The Lady Eagles cut the lead to 10 and played defense as if they were pick-pockets in a Dickens novel, consistently preventing LCA from scoring while whittling away its lead. Senior sensation Carly Meynard, whose mother, Tara Meher, is Whittington’s cousin, compiled 29 points and 8 rebounds, LCA missed a 3-pointer at the buzzer and Menard pulled off the biggest upset of the tournament with a 45-43 triumph.

Whittington, who won four state titles coaching at University Academy when it was affiliated with LSUA, came close last Friday to getting a fifth. Sixth if you count the state title, he was part of as an assistant to Robert Flowers (later a Menard girls coach) at Glenmora in 2005.

And Coach Whittington, in his two seasons at Menard, by necessity, had to shift from the up-tempo style he had coached at all his previous stops – at Bayou Chicot, Glenmora, Pine Prairie, University Academy (which since merged with Alexandria Country Day), and Sacred Heart of Ville Platte.

“Our team depth was not what it needs to be at that caliber of play,” Whittington said of the playoffs, where he played five players – all seniors – for most of the games, although having 13 eligible players on the roster. They needed to emphasize ball control, milking the clock and defense.

It worked for four quarters in the finale, with Menard leading by small margins most of the way. With Whittington’s 93-year-old father and 84-year-old mother in attendance, the Lady Eagles stayed out of foul trouble, controlled the tempo offensively, and, thanks to playing mostly zone defense, kept their legs fresh in the last four minutes.

Meanwhile, the 5-foot-11 Meynard, who has committed to play collegiately for Loyola-New Orleans, nearly propelled Menard to the win, scoring 18 points and grabbing 20 rebounds.

It seemed to be the game of a lifetime, reaching deep within herself to will her team to victory, but two days later Carly said, “I think I always play like that, giving all my effort, and going out and doing my thing.” The girl whose role model growing up was NBA legend Kobe Bryant of the Los Angeles Lakers because he had a “dog mentality” and “never gave up,” extended her game to the max.

And it was like that every game she played.

She averaged 28 points and 13 rebounds a game this season.
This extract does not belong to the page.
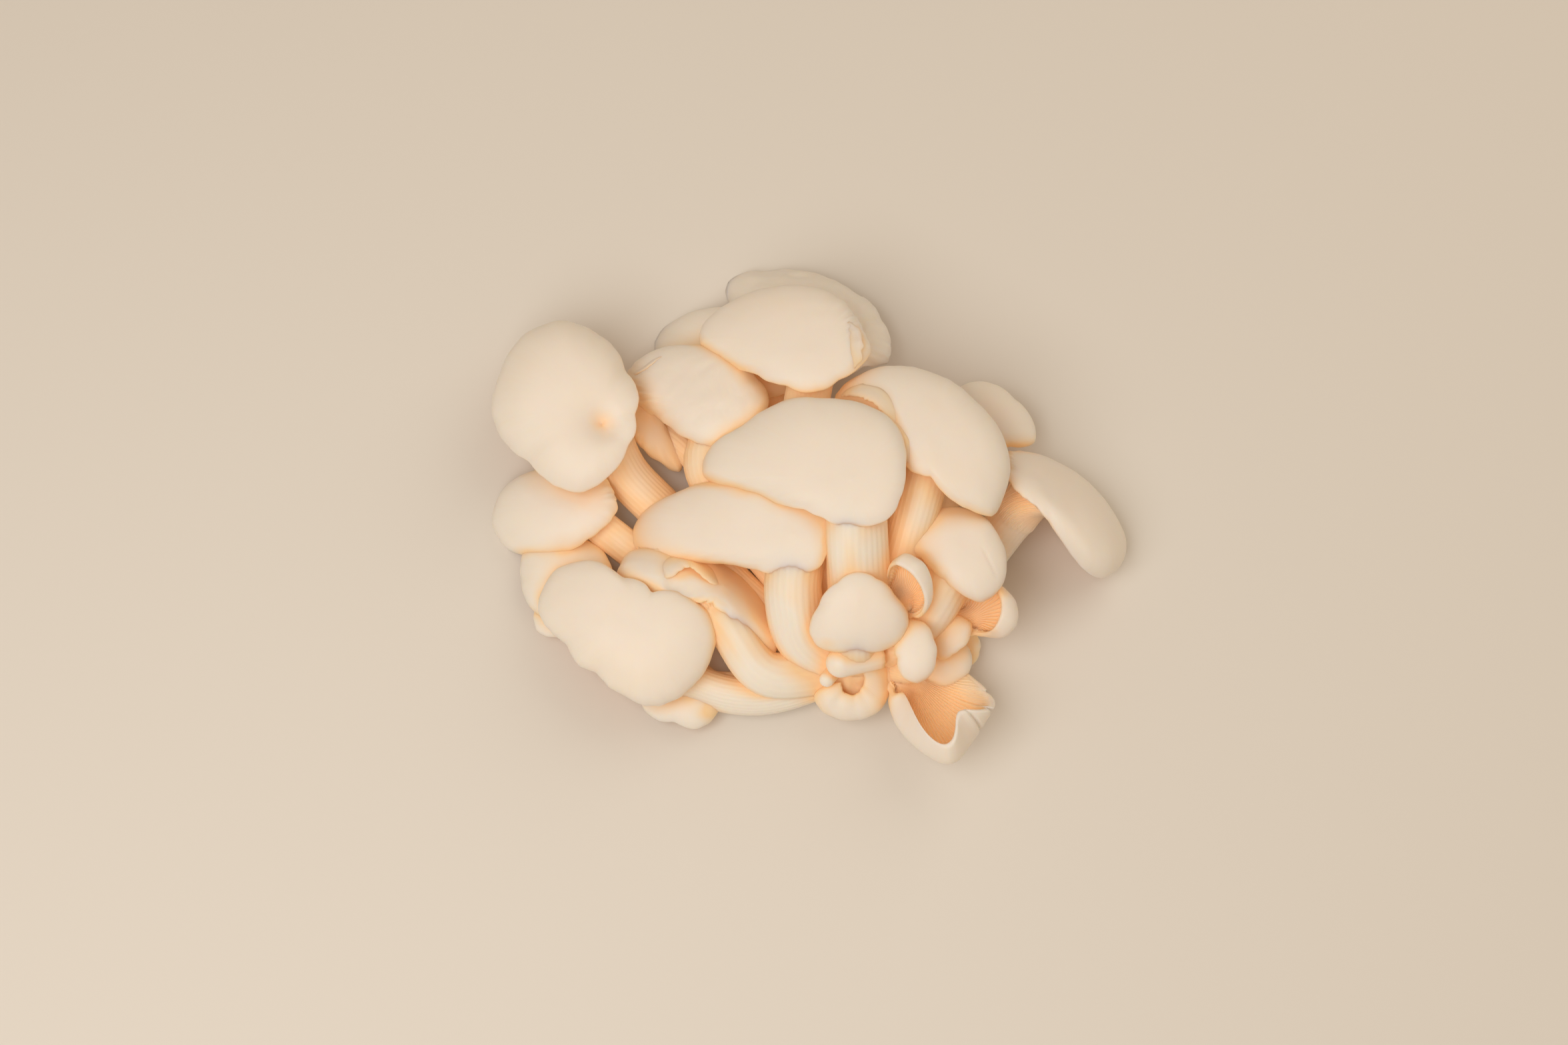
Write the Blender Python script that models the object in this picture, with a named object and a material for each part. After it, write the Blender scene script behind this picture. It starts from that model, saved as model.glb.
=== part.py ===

She scored 2,282 points in her high school career while snaring 1,686 rebounds – both school records. As a sophomore, she became the first Menard player to achieve 1,000 points and 1,000 rebounds in the same season. She will be playing in the LHSAA’s East-West All-Star Game at LCU on March 21.

In the summer before her junior season, she developed a cyst on her spine that sidelined her – and made walking difficult – until November – in time to resume play for the start of the season. Yet, she has dealt with back spasms during competition since.       

In the ultimate game, Rosepine tied it at game’s end to force an overtime.

That was one extra period too much.

Rosepine outscored Menard 9-1 in overtime to win its third state title in four years and become one of three Vernon Parish teams (along with Pitkin and Simpson) to return home with a state championship trophy.

Yet, Menard’s first outright district girls basketball title since ’01-02 and its first venture to the state finals – powered by Meynard and fellow seniors Kaylee Methvin, Madeline Roy, Sawyer Shelton and Jamie Bordelon – will live on in memory at the Coliseum Boulevard campus for decades.